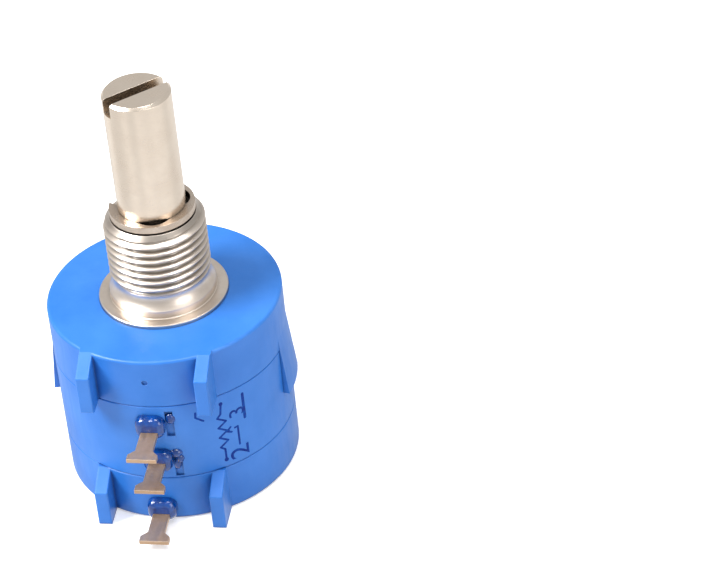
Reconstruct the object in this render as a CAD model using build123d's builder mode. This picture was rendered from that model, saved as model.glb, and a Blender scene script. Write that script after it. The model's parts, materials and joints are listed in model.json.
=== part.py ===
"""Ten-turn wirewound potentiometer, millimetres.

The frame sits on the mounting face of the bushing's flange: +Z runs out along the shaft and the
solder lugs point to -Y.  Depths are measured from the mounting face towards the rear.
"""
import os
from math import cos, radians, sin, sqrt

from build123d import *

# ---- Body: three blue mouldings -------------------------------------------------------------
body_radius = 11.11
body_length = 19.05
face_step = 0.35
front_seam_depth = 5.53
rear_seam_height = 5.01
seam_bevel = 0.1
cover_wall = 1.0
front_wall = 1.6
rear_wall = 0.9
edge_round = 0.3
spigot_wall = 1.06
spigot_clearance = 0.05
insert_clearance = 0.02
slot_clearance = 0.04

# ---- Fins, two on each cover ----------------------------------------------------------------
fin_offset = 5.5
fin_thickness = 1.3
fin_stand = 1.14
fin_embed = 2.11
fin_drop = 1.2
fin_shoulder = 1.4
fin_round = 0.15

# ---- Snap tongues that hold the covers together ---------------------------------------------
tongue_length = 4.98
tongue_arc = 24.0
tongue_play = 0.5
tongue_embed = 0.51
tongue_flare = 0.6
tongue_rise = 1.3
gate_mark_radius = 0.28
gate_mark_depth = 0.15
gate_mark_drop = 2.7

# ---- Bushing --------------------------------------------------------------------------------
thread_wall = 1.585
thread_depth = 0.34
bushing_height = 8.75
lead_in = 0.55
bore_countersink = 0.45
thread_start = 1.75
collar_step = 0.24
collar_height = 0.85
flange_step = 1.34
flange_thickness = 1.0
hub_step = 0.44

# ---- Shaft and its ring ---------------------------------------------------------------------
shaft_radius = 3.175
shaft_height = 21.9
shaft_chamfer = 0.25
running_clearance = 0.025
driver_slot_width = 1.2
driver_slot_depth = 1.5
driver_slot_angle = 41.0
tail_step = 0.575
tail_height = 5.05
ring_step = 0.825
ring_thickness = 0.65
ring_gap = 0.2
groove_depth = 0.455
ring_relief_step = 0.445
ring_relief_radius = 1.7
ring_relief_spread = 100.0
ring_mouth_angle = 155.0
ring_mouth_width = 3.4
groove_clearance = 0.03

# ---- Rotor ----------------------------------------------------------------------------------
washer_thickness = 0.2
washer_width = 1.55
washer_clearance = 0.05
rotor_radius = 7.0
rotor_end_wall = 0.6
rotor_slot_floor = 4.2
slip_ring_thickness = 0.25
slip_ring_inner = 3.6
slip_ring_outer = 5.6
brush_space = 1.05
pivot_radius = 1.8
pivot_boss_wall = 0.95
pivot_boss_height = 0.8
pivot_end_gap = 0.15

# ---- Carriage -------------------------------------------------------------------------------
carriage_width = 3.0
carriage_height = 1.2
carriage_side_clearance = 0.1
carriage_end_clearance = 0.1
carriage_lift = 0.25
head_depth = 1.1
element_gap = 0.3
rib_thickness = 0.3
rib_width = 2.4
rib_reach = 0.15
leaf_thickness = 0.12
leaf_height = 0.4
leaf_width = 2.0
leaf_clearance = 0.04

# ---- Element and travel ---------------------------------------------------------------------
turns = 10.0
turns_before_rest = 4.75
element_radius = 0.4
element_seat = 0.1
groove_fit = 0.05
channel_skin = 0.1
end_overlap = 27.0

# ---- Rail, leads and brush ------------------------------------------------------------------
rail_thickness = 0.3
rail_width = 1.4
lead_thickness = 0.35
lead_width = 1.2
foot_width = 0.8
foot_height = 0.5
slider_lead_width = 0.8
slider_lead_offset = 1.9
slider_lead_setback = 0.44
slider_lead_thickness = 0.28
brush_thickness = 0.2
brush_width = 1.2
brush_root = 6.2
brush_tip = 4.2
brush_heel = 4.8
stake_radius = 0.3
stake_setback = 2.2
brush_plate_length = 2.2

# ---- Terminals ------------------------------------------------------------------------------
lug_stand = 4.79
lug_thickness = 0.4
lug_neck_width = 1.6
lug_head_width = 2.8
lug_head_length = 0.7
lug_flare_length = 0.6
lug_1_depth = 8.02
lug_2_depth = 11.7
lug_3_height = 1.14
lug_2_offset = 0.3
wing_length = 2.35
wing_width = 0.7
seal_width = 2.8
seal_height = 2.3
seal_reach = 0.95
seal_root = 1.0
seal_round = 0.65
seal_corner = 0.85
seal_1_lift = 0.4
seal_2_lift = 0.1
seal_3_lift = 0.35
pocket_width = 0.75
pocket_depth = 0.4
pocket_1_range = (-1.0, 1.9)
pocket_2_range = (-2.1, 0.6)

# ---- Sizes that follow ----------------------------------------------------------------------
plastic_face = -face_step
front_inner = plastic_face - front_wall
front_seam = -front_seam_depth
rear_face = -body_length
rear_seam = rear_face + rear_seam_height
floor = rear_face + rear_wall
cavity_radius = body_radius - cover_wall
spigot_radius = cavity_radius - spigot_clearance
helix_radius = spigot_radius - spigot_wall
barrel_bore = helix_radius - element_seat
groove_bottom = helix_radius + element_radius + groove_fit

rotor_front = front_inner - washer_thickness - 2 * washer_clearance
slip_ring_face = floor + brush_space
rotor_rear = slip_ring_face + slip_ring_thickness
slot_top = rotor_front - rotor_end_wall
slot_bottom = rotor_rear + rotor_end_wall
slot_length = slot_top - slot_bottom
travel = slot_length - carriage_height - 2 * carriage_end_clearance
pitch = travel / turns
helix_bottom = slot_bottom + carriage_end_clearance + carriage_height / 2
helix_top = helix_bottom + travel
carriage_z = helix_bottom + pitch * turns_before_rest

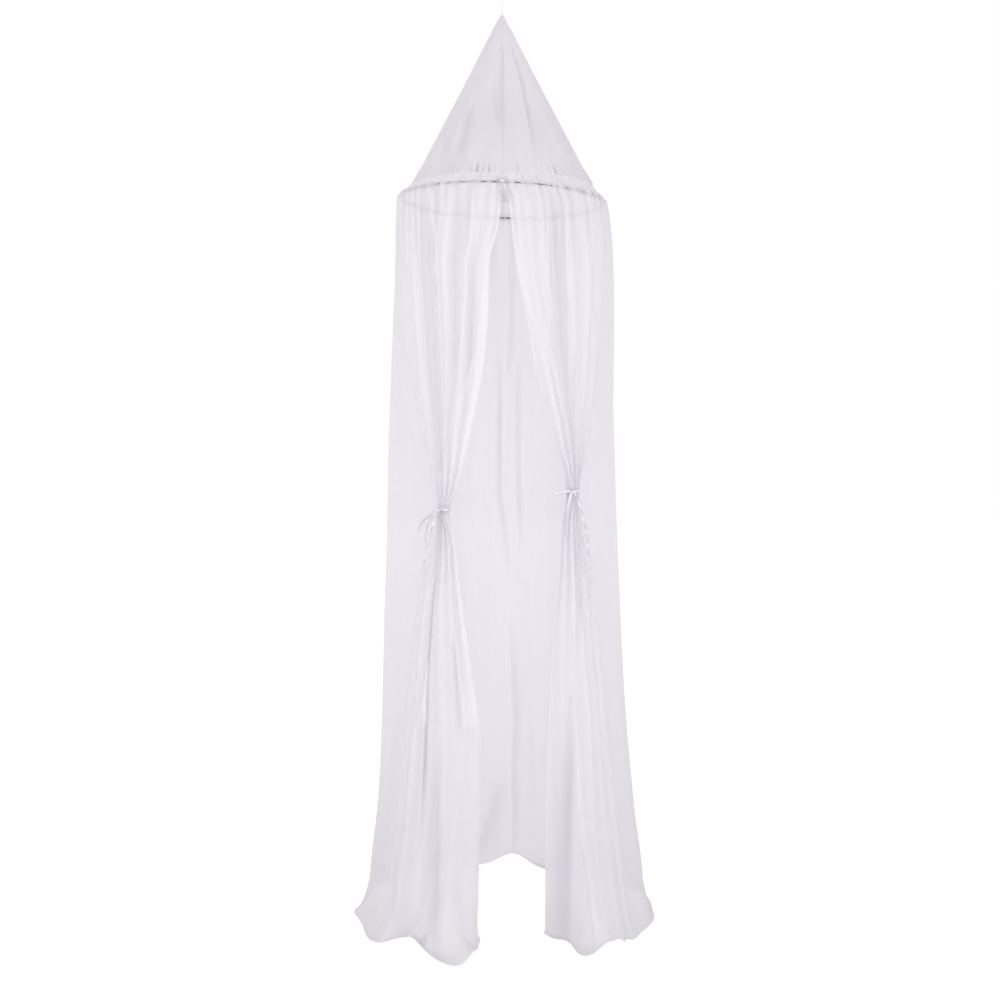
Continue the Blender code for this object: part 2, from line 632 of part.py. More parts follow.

• • • •

What you should do: Each record above should be returned exactly as it appears.

Problem solution:
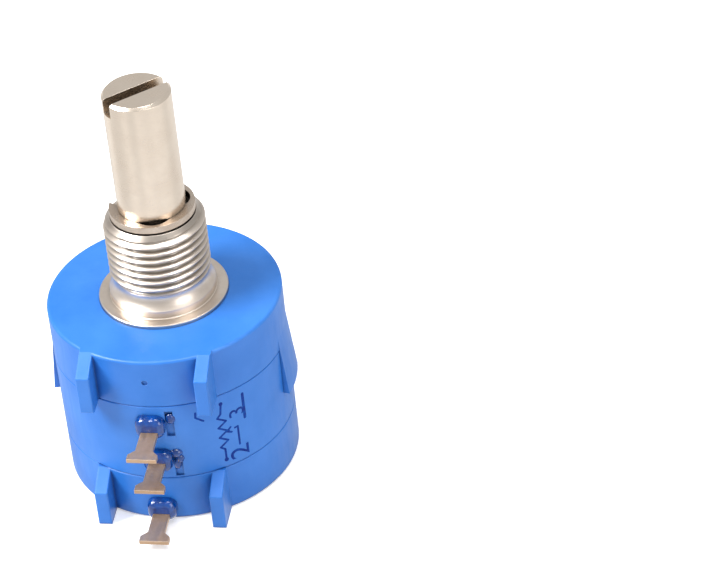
Reconstruct the object in this render as a CAD model using build123d's builder mode. This picture was rendered from that model, saved as model.glb, and a Blender scene script. Write that script after it. The model's parts, materials and joints are listed in model.json.
=== part.py ===
"""Ten-turn wirewound potentiometer, millimetres.

The frame sits on the mounting face of the bushing's flange: +Z runs out along the shaft and the
solder lugs point to -Y.  Depths are measured from the mounting face towards the rear.
"""
import os
from math import cos, radians, sin, sqrt

from build123d import *

# ---- Body: three blue mouldings -------------------------------------------------------------
body_radius = 11.11
body_length = 19.05
face_step = 0.35
front_seam_depth = 5.53
rear_seam_height = 5.01
seam_bevel = 0.1
cover_wall = 1.0
front_wall = 1.6
rear_wall = 0.9
edge_round = 0.3
spigot_wall = 1.06
spigot_clearance = 0.05
insert_clearance = 0.02
slot_clearance = 0.04

# ---- Fins, two on each cover ----------------------------------------------------------------
fin_offset = 5.5
fin_thickness = 1.3
fin_stand = 1.14
fin_embed = 2.11
fin_drop = 1.2
fin_shoulder = 1.4
fin_round = 0.15

# ---- Snap tongues that hold the covers together ---------------------------------------------
tongue_length = 4.98
tongue_arc = 24.0
tongue_play = 0.5
tongue_embed = 0.51
tongue_flare = 0.6
tongue_rise = 1.3
gate_mark_radius = 0.28
gate_mark_depth = 0.15
gate_mark_drop = 2.7

# ---- Bushing --------------------------------------------------------------------------------
thread_wall = 1.585
thread_depth = 0.34
bushing_height = 8.75
lead_in = 0.55
bore_countersink = 0.45
thread_start = 1.75
collar_step = 0.24
collar_height = 0.85
flange_step = 1.34
flange_thickness = 1.0
hub_step = 0.44

# ---- Shaft and its ring ---------------------------------------------------------------------
shaft_radius = 3.175
shaft_height = 21.9
shaft_chamfer = 0.25
running_clearance = 0.025
driver_slot_width = 1.2
driver_slot_depth = 1.5
driver_slot_angle = 41.0
tail_step = 0.575
tail_height = 5.05
ring_step = 0.825
ring_thickness = 0.65
ring_gap = 0.2
groove_depth = 0.455
ring_relief_step = 0.445
ring_relief_radius = 1.7
ring_relief_spread = 100.0
ring_mouth_angle = 155.0
ring_mouth_width = 3.4
groove_clearance = 0.03

# ---- Rotor ----------------------------------------------------------------------------------
washer_thickness = 0.2
washer_width = 1.55
washer_clearance = 0.05
rotor_radius = 7.0
rotor_end_wall = 0.6
rotor_slot_floor = 4.2
slip_ring_thickness = 0.25
slip_ring_inner = 3.6
slip_ring_outer = 5.6
brush_space = 1.05
pivot_radius = 1.8
pivot_boss_wall = 0.95
pivot_boss_height = 0.8
pivot_end_gap = 0.15

# ---- Carriage -------------------------------------------------------------------------------
carriage_width = 3.0
carriage_height = 1.2
carriage_side_clearance = 0.1
carriage_end_clearance = 0.1
carriage_lift = 0.25
head_depth = 1.1
element_gap = 0.3
rib_thickness = 0.3
rib_width = 2.4
rib_reach = 0.15
leaf_thickness = 0.12
leaf_height = 0.4
leaf_width = 2.0
leaf_clearance = 0.04

# ---- Element and travel ---------------------------------------------------------------------
turns = 10.0
turns_before_rest = 4.75
element_radius = 0.4
element_seat = 0.1
groove_fit = 0.05
channel_skin = 0.1
end_overlap = 27.0

# ---- Rail, leads and brush ------------------------------------------------------------------
rail_thickness = 0.3
rail_width = 1.4
lead_thickness = 0.35
lead_width = 1.2
foot_width = 0.8
foot_height = 0.5
slider_lead_width = 0.8
slider_lead_offset = 1.9
slider_lead_setback = 0.44
slider_lead_thickness = 0.28
brush_thickness = 0.2
brush_width = 1.2
brush_root = 6.2
brush_tip = 4.2
brush_heel = 4.8
stake_radius = 0.3
stake_setback = 2.2
brush_plate_length = 2.2

# ---- Terminals ------------------------------------------------------------------------------
lug_stand = 4.79
lug_thickness = 0.4
lug_neck_width = 1.6
lug_head_width = 2.8
lug_head_length = 0.7
lug_flare_length = 0.6
lug_1_depth = 8.02
lug_2_depth = 11.7
lug_3_height = 1.14
lug_2_offset = 0.3
wing_length = 2.35
wing_width = 0.7
seal_width = 2.8
seal_height = 2.3
seal_reach = 0.95
seal_root = 1.0
seal_round = 0.65
seal_corner = 0.85
seal_1_lift = 0.4
seal_2_lift = 0.1
seal_3_lift = 0.35
pocket_width = 0.75
pocket_depth = 0.4
pocket_1_range = (-1.0, 1.9)
pocket_2_range = (-2.1, 0.6)

# ---- Sizes that follow ----------------------------------------------------------------------
plastic_face = -face_step
front_inner = plastic_face - front_wall
front_seam = -front_seam_depth
rear_face = -body_length
rear_seam = rear_face + rear_seam_height
floor = rear_face + rear_wall
cavity_radius = body_radius - cover_wall
spigot_radius = cavity_radius - spigot_clearance
helix_radius = spigot_radius - spigot_wall
barrel_bore = helix_radius - element_seat
groove_bottom = helix_radius + element_radius + groove_fit

rotor_front = front_inner - washer_thickness - 2 * washer_clearance
slip_ring_face = floor + brush_space
rotor_rear = slip_ring_face + slip_ring_thickness
slot_top = rotor_front - rotor_end_wall
slot_bottom = rotor_rear + rotor_end_wall
slot_length = slot_top - slot_bottom
travel = slot_length - carriage_height - 2 * carriage_end_clearance
pitch = travel / turns
helix_bottom = slot_bottom + carriage_end_clearance + carriage_height / 2
helix_top = helix_bottom + travel
carriage_z = helix_bottom + pitch * turns_before_rest

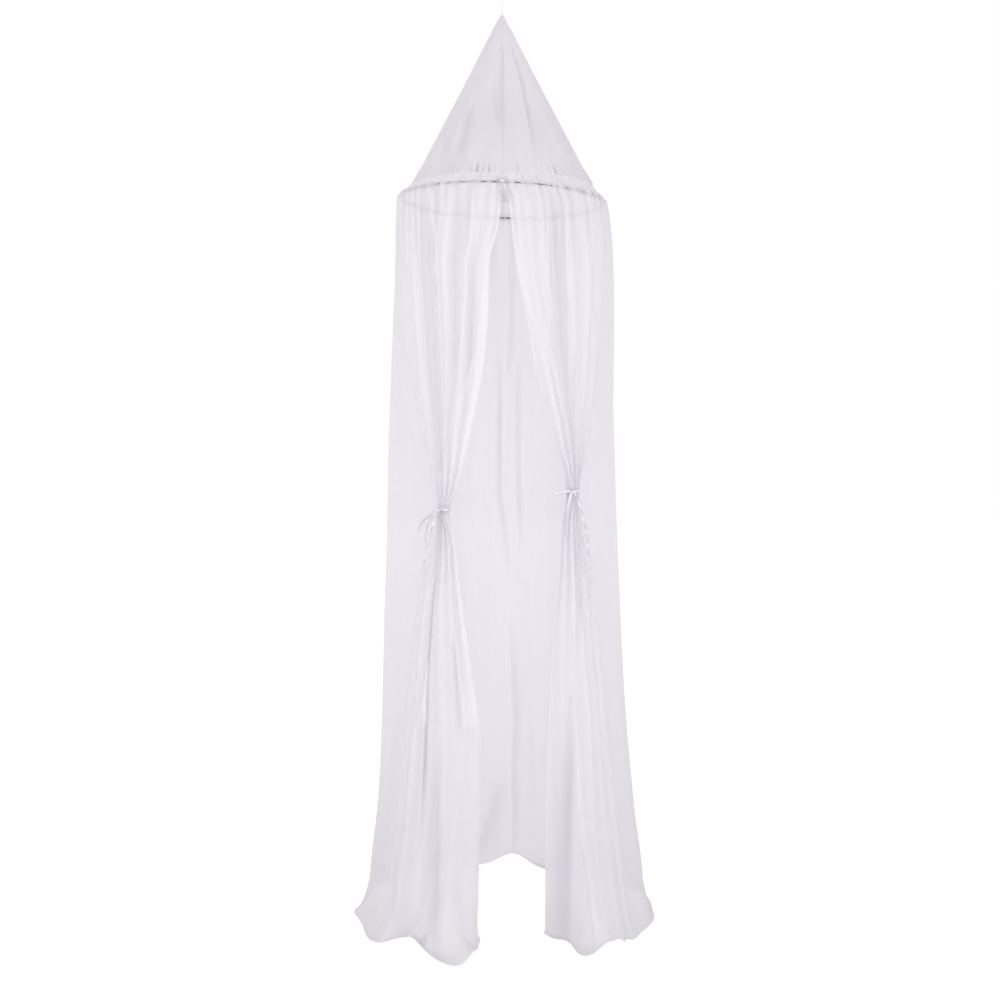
Continue the Blender code for this object: part 2, from line 632 of part.py. More parts follow.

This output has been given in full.